Why wage war on capitalism?

To the extent capitalism is allowed to function, billions have been liberated to work themselves up from poverty. Capitalism leads to industrialization, which raises people's’ standards of living, which includes an ever-increasing ability to counter and adapt to climate dangers. Industrialization requires plentiful, cheap, reliable energy, which for now and the foreseeable future overwhelmingly means fossil fuels. That’s why fossils are the fuel of choice for economically rising third world nations, which have surpassed the West in carbon emissions. Fossil fuels now make up 87% of the world’s energy mix.
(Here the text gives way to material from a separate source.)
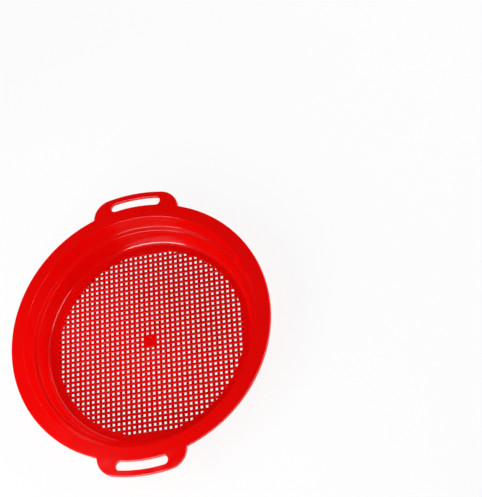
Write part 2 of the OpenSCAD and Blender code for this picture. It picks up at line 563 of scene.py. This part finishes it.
def bump(nodes, links, height, strength, distance):
    """A node that bends the surface's direction by the slope of a height."""
    node = nodes.new("ShaderNodeBump")
    node.inputs["Strength"].default_value = strength
    node.inputs["Distance"].default_value = distance
    links.new(height, node.inputs["Height"])
    return node


def mould_bump(nodes, links, place):
    """The faint unevenness of a moulded surface: broad waves, with a fine grain on them."""
    broad = noise(nodes, links, place, WAVE_SCALE, 2)
    fine = noise(nodes, links, place, GRAIN_SCALE, 3)
    waves = bump(nodes, links, broad, WAVE_STRENGTH, WAVE_DEPTH)
    grain = bump(nodes, links, fine, GRAIN_STRENGTH, GRAIN_DEPTH)
    links.new(waves.outputs["Normal"], grain.inputs["Normal"])
    return grain.outputs["Normal"]


def value_map(nodes, links, value, from_low, from_high, to_low, to_high):
    """A value carried over from one range to another, and held at its ends."""
    node = nodes.new("ShaderNodeMapRange")
    node.inputs["From Min"].default_value = from_low
    node.inputs["From Max"].default_value = from_high
    node.inputs["To Min"].default_value = to_low
    node.inputs["To Max"].default_value = to_high
    links.new(value, node.inputs["Value"])
    return node.outputs["Result"]


def combined(nodes, links, operation, first, second):
    """One value worked out from two, such as their product."""
    node = nodes.new("ShaderNodeMath")
    node.operation = operation
    links.new(first, node.inputs[0])
    links.new(second, node.inputs[1])
    return node.outputs[0]


def by_height(nodes, links, parts, on_floor, on_walls):
    """A value that changes from the floor's to the walls' where the floor begins to rise."""
    start, end = FLOOR_Z + CHANGE_START, FLOOR_Z + CHANGE_END
    return value_map(nodes, links, parts.outputs["Z"], start, end, on_floor, on_walls)


def wear(nodes, links, place, parts):
    """Roughness that use has added: scoured on the floor, rubbed in patches on edge and handles."""
    scour = by_height(nodes, links, parts, SCOURED, 0)
    flat = nodes.new("ShaderNodeCombineXYZ")
    links.new(parts.outputs["X"], flat.inputs["X"])
    links.new(parts.outputs["Y"], flat.inputs["Y"])
    distance = nodes.new("ShaderNodeVectorMath")
    distance.operation = "LENGTH"
    links.new(flat.outputs["Vector"], distance.inputs[0])
    outer = value_map(nodes, links, distance.outputs["Value"], RIM_R - RUB_REACH, RIM_R, 0, RUBBED)
    scuffs = noise(nodes, links, place, SCUFF_SCALE, 6)
    patches = value_map(nodes, links, scuffs, SCUFF_START, SCUFF_END, 0, 1)
    rub = combined(nodes, links, "MULTIPLY", outer, patches)
    return combined(nodes, links, "ADD", scour, rub)


def red_plastic(name, smoothest, roughest, shine, floor_shine=None, painted_shade=1.0):
    """Red plastic between two roughnesses. A floor may have its own shine; painted_shade darkens its red
    as painted shade.
    """
    material = bpy.data.materials.new(name)
    material.use_nodes = True
    nodes, links = material.node_tree.nodes, material.node_tree.links
    shader = nodes["Principled BSDF"]
    shader.inputs["IOR"].default_value = PLASTIC_IOR
    place = nodes.new("ShaderNodeTexCoord").outputs["Object"]
    parts = nodes.new("ShaderNodeSeparateXYZ")
    links.new(place, parts.inputs["Vector"])
    shader.inputs["Specular IOR Level"].default_value = shine
    if floor_shine is not None:
        rising = by_height(nodes, links, parts, floor_shine, shine)
        links.new(rising, shader.inputs["Specular IOR Level"])
    cloud = noise(nodes, links, place, CLOUD_SCALE, 4)
    tint = nodes.new("ShaderNodeValToRGB")
    # A painted_shade below 1 darkens the red as painted shade; the plastic itself is not darker
    for stop, value, (red, green, blue) in zip(tint.color_ramp.elements, TINTS_AT, TINTS):
        stop.position = value
        stop.color = (red * painted_shade, green, blue, 1)
    links.new(cloud, tint.inputs["Fac"])
    links.new(tint.outputs["Color"], shader.inputs["Base Color"])
    moulded = value_map(nodes, links, cloud, 0, 1, smoothest, roughest)
    worn = combined(nodes, links, "ADD", moulded, wear(nodes, links, place, parts))
    links.new(worn, shader.inputs["Roughness"])
    links.new(mould_bump(nodes, links, place), shader.inputs["Normal"])
    return material


def add_floor():
    """A plain white floor that stays white to the camera and keeps a soft shadow."""
    material = bpy.data.materials.new("white_floor")
    material.use_nodes = True
    nodes, links = material.node_tree.nodes, material.node_tree.links
    matt = nodes["Principled BSDF"]
    matt.inputs["Base Color"].default_value = (*[STUDIO_FLOOR_WHITE] * 3, 1)
    matt.inputs["Roughness"].default_value = 0.8
    glow = nodes.new("ShaderNodeEmission")
    mix = nodes.new("ShaderNodeMixShader")
    path = nodes.new("ShaderNodeLightPath")
    share = nodes.new("ShaderNodeMath")
    share.operation = "MULTIPLY"
    share.inputs[1].default_value = STUDIO_GLOW
    links.new(path.outputs["Is Camera Ray"], share.inputs[0])
    links.new(share.outputs[0], mix.inputs["Fac"])
    links.new(matt.outputs[0], mix.inputs[1])
    links.new(glow.outputs[0], mix.inputs[2])
    links.new(mix.outputs[0], nodes["Material Output"].inputs["Surface"])
    bpy.ops.mesh.primitive_plane_add(size=STUDIO_FLOOR_SIZE, location=(0, 0, -STUDIO_FLOOR_GAP))
    floor = bpy.context.object
    floor.name = "floor"
    floor.data.materials.append(material)


def add_world():
    """A plain even light from all round, white to the camera."""
    world = bpy.data.worlds.new("studio")
    world.use_nodes = True
    nodes, links = world.node_tree.nodes, world.node_tree.links
    light = nodes["Background"]
    light.inputs["Color"].default_value = (1, 1, 1, 1)
    light.inputs["Strength"].default_value = EVEN_LIGHT
    white = nodes.new("ShaderNodeBackground")
    white.inputs["Color"].default_value = (1, 1, 1, 1)
    mix = nodes.new("ShaderNodeMixShader")
    path = nodes.new("ShaderNodeLightPath")
    links.new(path.outputs["Is Camera Ray"], mix.inputs["Fac"])
    links.new(light.outputs[0], mix.inputs[1])
    links.new(white.outputs[0], mix.inputs[2])
    links.new(mix.outputs[0], nodes["World Output"].inputs["Surface"])
    bpy.context.scene.world = world


def add_softbox(name, azimuth, elevation, distance, width, height, power, glossy=True):
    """A soft lamp that faces the sieve from a direction. One that isn't glossy leaves no highlight."""
    turn, rise = math.radians(azimuth), math.radians(elevation)
    way = Vector((math.cos(turn) * math.cos(rise), math.sin(turn) * math.cos(rise), math.sin(rise)))
    data = bpy.data.lights.new(name, "AREA")
    data.shape = "RECTANGLE"
    data.size = width
    data.size_y = height
    data.energy = power
    lamp = bpy.data.objects.new(name, data)
    lamp.location = way * distance
    lamp.rotation_euler = (-way).to_track_quat("-Z", "Y").to_euler()
    lamp.visible_glossy = glossy
    bpy.context.scene.collection.objects.link(lamp)


def add_lamps():
    """A key light with two reflections, and fills that leave no highlight.

    Each lamp has its direction round from +X and up from the level, in degrees, then its distance,
    width and height in metres, and its power in watts.
    """
    add_softbox("key", 241.5, 31, 0.65, 0.50, 0.25, 2.5)
    add_softbox("right_strip", -15, 13, 1.2, 0.71, 0.13, 1.9)
    add_softbox("back_card", 65, 20, 1.2, 1.39, 0.53, 0.8)
    add_softbox("right_fill", 22, 15, 1.2, 1.39, 0.53, 10, glossy=False)
    add_softbox("back_fill", 62, 20, 1.2, 1.39, 0.53, 7.5, glossy=False)
    add_softbox("left_fill", 202, 58, 0.45, 0.20, 0.20, 0.79, glossy=False)
    add_softbox("left_low", 190, 22, 1.2, 1.12, 0.42, 3.2, glossy=False)
    add_softbox("front_low", 280, 22, 1.2, 1.12, 0.42, 0.3, glossy=False)


def add_camera():
    """The photograph's view: a long lens, high over the front right."""
    place = Vector((0.32074, -0.41008, 0.95560))
    aim = Vector((0.08152, 0.04943, 0.029))
    roll = math.radians(-34.165)
    data = bpy.data.cameras.new("camera")
    data.sensor_width = 36
    data.lens = 104.71
    camera = bpy.data.objects.new("camera", data)
    look = (aim - place).to_track_quat("-Z", "Y").to_matrix().to_4x4()
    camera.matrix_world = Matrix.Translation(place) @ look @ Matrix.Rotation(roll, 4, "Z")
    bpy.context.scene.collection.objects.link(camera)
    bpy.context.scene.camera = camera


def keep(piece, *nodes):
    """Fixes a finished piece to the sieve in place of its plain solids."""
    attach(piece, BODY)
    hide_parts(*nodes)


# The ribs are rougher and duller than the rest. The lower ones have their red darkened as painted shade,
# standing in for the shade the upper ribs cast on them
plastic = red_plastic("red_plastic_wall", 0.08, 0.14, shine=1.0, floor_shine=0.3)
rib_plastic = red_plastic("red_plastic_ribs", 0.15, 0.2, shine=0.25)
painted_shade_low_rib_plastic = red_plastic("red_plastic_low_ribs_painted_shade", 0.15, 0.2, shine=0.15, painted_shade=0.7)

add_camera()
keep(build_bowl(plastic), "floor_ring", "lower_wall", "step_ring", "upper_wall",
     "rim_flange", "rim_lip", "handle_front", "handle_back")
keep(build_upper_ribs(rib_plastic), "mesh_ribs_top")
keep(build_lower_ribs(painted_shade_low_rib_plastic), "mesh_ribs_bottom")
keep(build_pad(plastic), "gate_pad")
add_floor()
add_world()
add_lamps()
bpy.context.scene.view_settings.view_transform = "Standard"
The War on Fossil Fuels is a War on Capitalist prosperity.

It’s a moral issue, alright. The moral question is, should the people of the Earth be free to use the best energy technology available today to lift themselves out of poverty? The Church says no. Why? Poverty and misery are the foundation of modern Catholicism. “Ministering to the poor” is central to the Catholic Church’s purpose for being—and its power. Where would the Church be if poverty continues to give way to capitalistic, fossil-fueled prosperity worldwide? The Church has a vested interest in poverty. It will fight tooth and nail to “protect” the poor—from capitalist prosperity. The Pontifical Declaration plainly reveals that “Climate Change” is merely a new front in the Church’s fight.